At a recent Hadoop User Group meeting, I made a presentation on how we leverage hadoop for spam mitigation in Yahoo! Mail. A number of people followed up requesting additional details of our architecture and engineering strategy.
In this post, I am going to try and capture our antispam engineering story, how it came to be hadoop centric and how well the new architecture has worked. I will also highlight the results we have been able to achieve. Finally, I will provide an update on when we will be releasing these updates to wide production.
At the Hadoop User group presentation, I had delved into the details of two interesting antispam algorithms. The first was "frequent itemset mining", the second was what we called the "connected components" algorithm. Both these algorithms are implemented as part of our tools portfolio. They are used by engineers, product managers and operations analysts to get a compact summary of the major trends in spam. Both these tools were implemented as part of a new engineering strategy we put in place second quarter of last year.
Our new strategy called for pointed improvements in the ability of systems to digest massive amounts of data. The first portion of the strategy, implemented by the end of 2009, targeted our reporting systems, tool chains and existing abuse reputation algorithms. The proposal was to increase the granularity of the data being handled, increase the response time to detect an attack and do to do more early detection of spam attacks. In our analysis, we quickly realized that even the small changes we were proposing to our reporting systems, tools and algorithms required us to scale our existing systems well beyond the limits that they were meant to scale.
Also, we found that engineering, product and customer advocacy teams were all hungry for data and it would be great to support additional requirements around ad hoc joins across data streams and support a general "slice" and "dice" approach to data engineering. Our first revisions to the sender and content classifiers also made it abundantly clear that we needed massive storage and massive compute.

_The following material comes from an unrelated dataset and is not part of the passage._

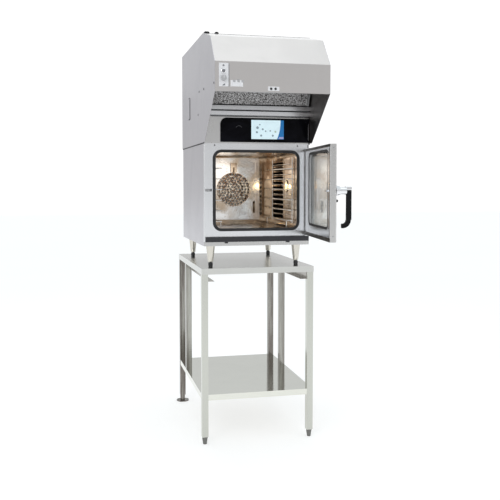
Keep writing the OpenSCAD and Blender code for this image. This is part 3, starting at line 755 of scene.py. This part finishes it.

We took the simple approach of putting ALL the data that we would possibly want to query or develop algorithms on, on a hadoop grid and let the grid scale to the storage and compute requirements. To give you some idea of the scale involved here, let me provide some ball park metrics.
By the end of this quarter, we will be loading close to 4TB of antispam data on our hadoop grids every day and we will be querying several days of data for report generation and running automated classifiers and algorithms at a frequency of a few minutes. We have not run into any scalability problems so far. In general we have found that with proper data organization, hadoop is able to scale linearly with data and compute requirements.
I will complete this section by saying that this strategy has had a huge impact on spam complaints. See for you self; I am enclosing the graph of our spam complaints from last year. The big dip corresponds to when we shifted our reports, algorithms and filters to the hadoop grid. Need I say more?
While making changes to how an existing system works is interesting and clearly the first step, the second and more interesting step is the development of brand new, distributed reputation algorithms using hadoop. Once again, our new engineering strategy called for the rewiring of all algorithms to run in parallel and increase the level of feature engineering across heuristic, statistical and machine learning systems. We needed to do this across reputation algorithms for IPs, domains, from addresses(senders), receivers(users) and content. Once again, we realized that much of the complexity was in massive data engineering. We needed to ensure that we used every bit of data that would help us make a spam/notspam decision. We also had to choose an appropriate model that could interpret this vast amount of data without getting overwhelmed.
The term "massive feature engineering" should be familiar to people in the area of machine learning. In more common engineering terms, we needed to associate several pieces of meta data to every entity we needed to classify and we needed to choose algorithms that would parallelize well. We have been hard at work the last 5 months doing this new "hadoop engineering". By the end of this month, we hope to release our first hadoop based, massively feature engineered, distributed sender classification algorithm. Code named zeroB, our initial tests make this a very compelling replacement for our current sender management system. It is 25% more accurate while being faster and cheaper to run and maintain than the current version.
Indeed I have now come to believe that Hadoop has tremendous applicability to the abuse and security domains as a whole. Both these domains have the proverbial problem of finding the needle in the hay stack and hadoop is well equipped for this task. With the amount of spam that large mail systems like yahoo see, it is truly important to employ powerful frameworks like Hadoop to ensure the problem remains tractable.
Yahoo mail was recently voted by the renowned fraunhaufer institute as the best free mail service for spam management. This recognition clearly demonstrates that our new hadoop based strategy is working and working very well. This is just the tip of the success though. In the next 3 months, we are rolling out many of these new systems to our wide install base in the United States and I am eagerly waiting to see the effect this has on spam. It has been fun and exciting building these systems on top of hadoop but it has been even more exciting to see us winning the war on spam.